Response code: 201 Created

Response body: The response body will contain the ID of the export job which was started and some additional information:

{
  "pk": 47,  # ID of the export job - use this ID to check the status of the job
  "report": 63,
  "start_date": null,
  "end_date": null,
  "created": "2024-05-07T10:41:33.330075+02:00",
  "last_updated": "2024-05-07T10:41:33.330086+02:00",
  "status": 0,  # 0 = job not started, 1 = job running, 2 = job has finished
  "output_file": null,  # URL to the output file, if the job has finished
  "progress": [0, 0],  # [current step, total steps], may contain null values when finished
  "file_size": 0,  # size of the output file in bytes, if the job has finished
  "file_format": "ZIP_CSV",
  "error_info": {  # only contains information when the job has finished with an error
    "detail": null,
    "code": null
  }
}

Because the export can potentially take a long time, it is not done synchronously. Instead, a background job is started and the response contains the ID (pk) of the job. You can use this ID to periodically check the status of the job. You can also use the progress field to see how far the job has progressed. It contains two values: the current step and the total number of steps. The number of steps reprents the number of rows in the output file. The progress field may contain null values when the job has finished.
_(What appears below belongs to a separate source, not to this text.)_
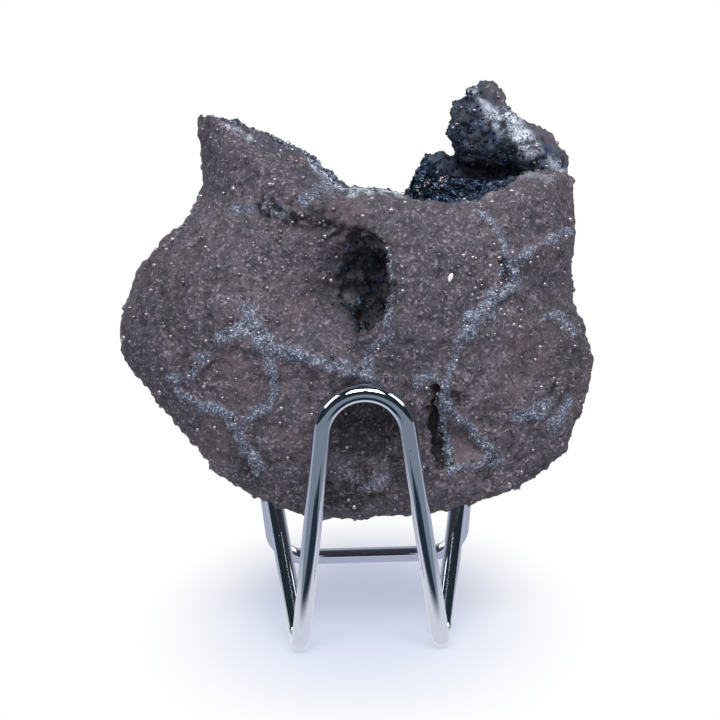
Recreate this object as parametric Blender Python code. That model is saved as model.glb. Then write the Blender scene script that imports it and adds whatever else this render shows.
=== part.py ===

Checking the status of an export

Path: /api/reporting-export/{export_id}/

Where export_id is the ID (pk) of the export job.

Method: GET

Response code: 200 OK

Response body: The response body will contain the status of the export job. See the response body of the POST request for details.

Requests to this endpoint can be made at any time to check the status of the export job. Unless there is large traffic on the server, the export job should be started within a few seconds after the POST request. The export job should finish within a few minutes, depending on the size of the report and the server load.

Once the job has finished, the output_file field will contain the URL to the output file. You can download the file from this URL.